July 30, 2017: In Kurdish controlled areas of northern Syria the Kurds announced January elections for local governments. The Turks oppose this sort of thing.
July 26, 2017: Satellite photos show Russia has replaced a dozen of the older warplanes at its Hmeymin airbase, Most of the 20 or so aircraft there are now Su-34, Su-35 and Su-30SM, which are built to mainly deliver smart bombs and guided missiles. For over a year Russia was using older warplanes that could only deliver unguided bombs because Russia had quickly exhausted its supply of smart bombs by early 2016. The more modern warplanes are also more effective at air-to-air combat. Hmeymin is outside the port city of Latakia and defended by Russia’s most modern air defense system (the S-400). Russia recently signed a 49 year lease with the Assads for the use of Hmeymin airbase. The lease can be extended for 25 years at a time after the initial 49 years. Russia is also upgrading its military port facilities in the Syrian port of Tartus to that of a permanent naval base.

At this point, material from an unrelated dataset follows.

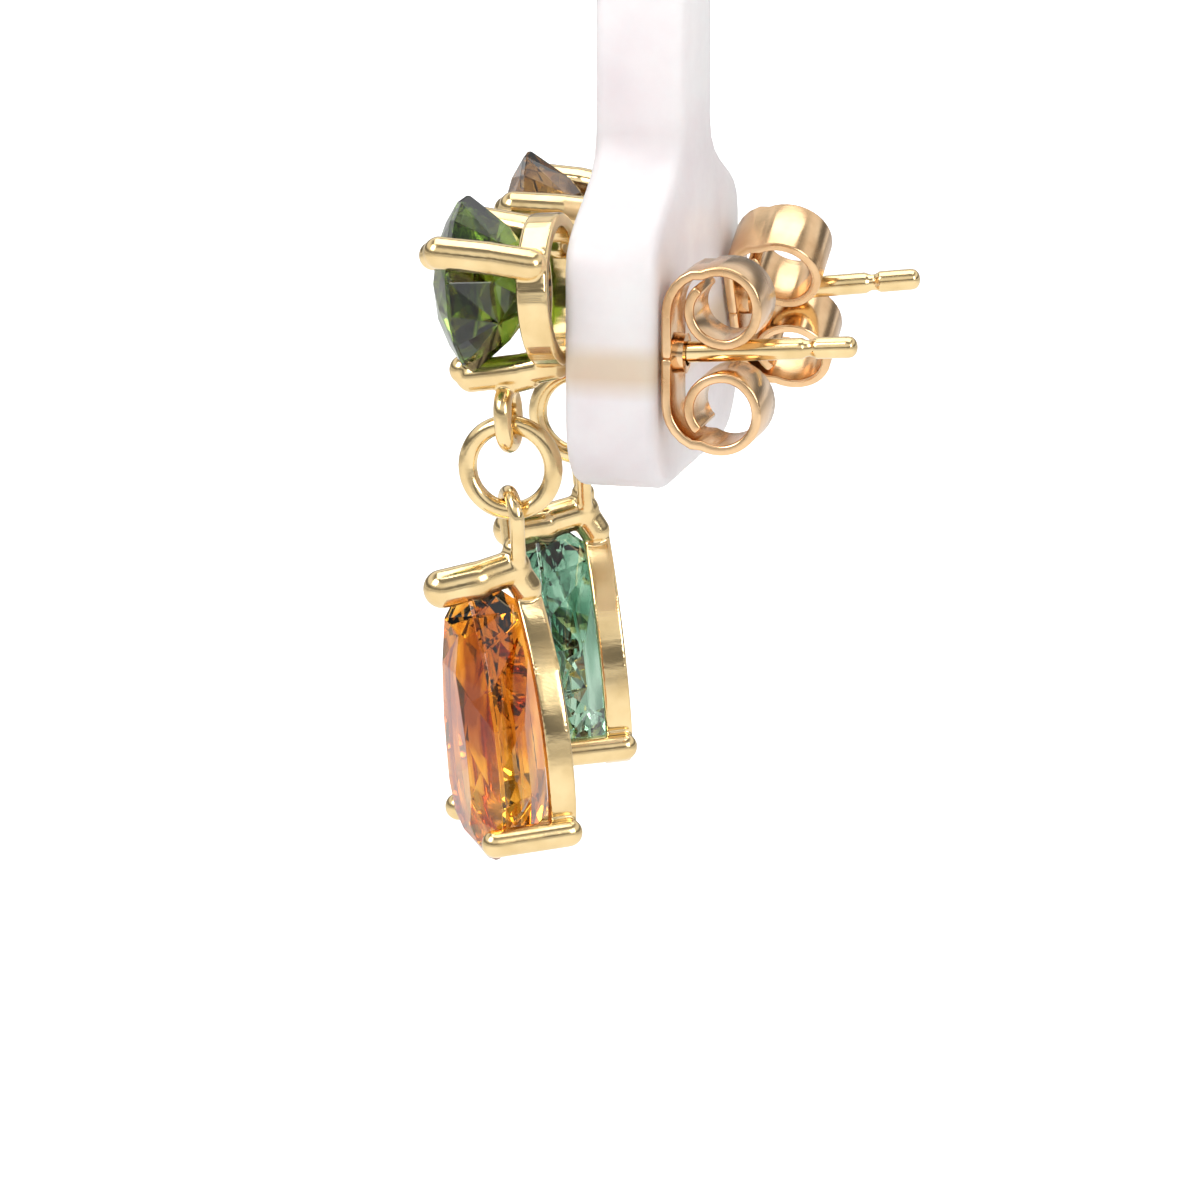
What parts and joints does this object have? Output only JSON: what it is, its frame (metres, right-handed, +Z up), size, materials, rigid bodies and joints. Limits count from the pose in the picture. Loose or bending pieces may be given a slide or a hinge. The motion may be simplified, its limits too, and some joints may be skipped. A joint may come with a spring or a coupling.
{
  "type": "pair of drop earrings on a display bar",
  "caption": "Two stud-and-drop earrings with faceted round and pear stones in gold claw settings, butterfly backs, pinned through a plain acrylic display bar.",
  "frame": {"origin": "middle of the display bar's flat top end, where the bar is held up", "axes": "+Z up; the fronts of the earrings face -Y; the posts point towards +Y; +X is the side of the earring with the green stud stone"},
  "size_m": [0.0169, 0.0158, 0.0367],
  "materials": {
    "gold": "polished yellow gold",
    "rose_gold": "polished, slightly redder gold",
    "green_stone": "faceted, olive green",
    "orange_stone": "faceted, orange",
    "brown_stone": "faceted, amber brown",
    "teal_stone": "faceted, blue-green",
    "acrylic": "frosted, milky, slightly pink"
  },
  "bodies": {
    "bar_and_studs": {"right_stud_setting": "gold", "right_stud_stone": "green_stone", "right_butterfly_back": "rose_gold", "left_stud_setting": "gold", "left_stud_stone": "brown_stone", "left_butterfly_back": "rose_gold", "display_bar": "acrylic"},
    "right_link": {"right_jump_ring": "gold"},
    "right_drop": {"right_drop_setting": "gold", "right_drop_stone": "orange_stone"},
    "left_link": {"left_jump_ring": "gold"},
    "left_drop": {"left_drop_setting": "gold", "left_drop_stone": "teal_stone"}
  },
  "joints": [
    {"name": "right_link_swing", "type": "hinge", "parent": "bar_and_studs", "child": "right_link", "pos_m": [0.005, -0.00405, -0.02136], "axis": [1, 0, 0], "range_deg": [-60, 8]},
    {"name": "right_drop_swing", "type": "hinge", "parent": "right_link", "child": "right_drop", "pos_m": [0.005, -0.00405, -0.02383], "axis": [0, 1, 0], "range_deg": [-45, 7]},
    {"name": "left_link_swing", "type": "hinge", "parent": "bar_and_studs", "child": "left_link", "pos_m": [-0.00474, -0.00395, -0.02141], "axis": [1, 0, 0], "range_deg": [-60, 8]},
    {"name": "left_drop_swing", "type": "hinge", "parent": "left_link", "child": "left_drop", "pos_m": [-0.00474, -0.00395, -0.02388], "axis": [0, 1, 0], "range_deg": [-7, 45]}
  ]
}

July 25, 2017: In the northeast (Hasakah province) Turkish forces discovered another tunnel built under the border by smugglers. This has become common since the Turks increased security along the Syrian border. The Turks blame the Kurds for the tunnels but in Hasakah the smugglers have to make deals with the Kurds who control most of the province. Naturally the Kurds use the tunnel to move people or equipment (like weapons) they cannot get past Turkish border security. The tunnels tend to be deep (6-10 meters) and long (300 0r more meters) and thus expensive to build and maintain. But like such tunnels everywhere the tunnel owners have to take that into account when putting up the cash to build and maintain a tunnel and charge customers accordingly. Tunnel owners try to make friends (local gangs or officials who can be bribed) on both sides but at this time Turkish politics is in turmoil and it is difficult to know who you can trust. At the moment the Turks have a real concern about PKK using the tunnels to move people and explosives needed for terror attacks inside Turkey.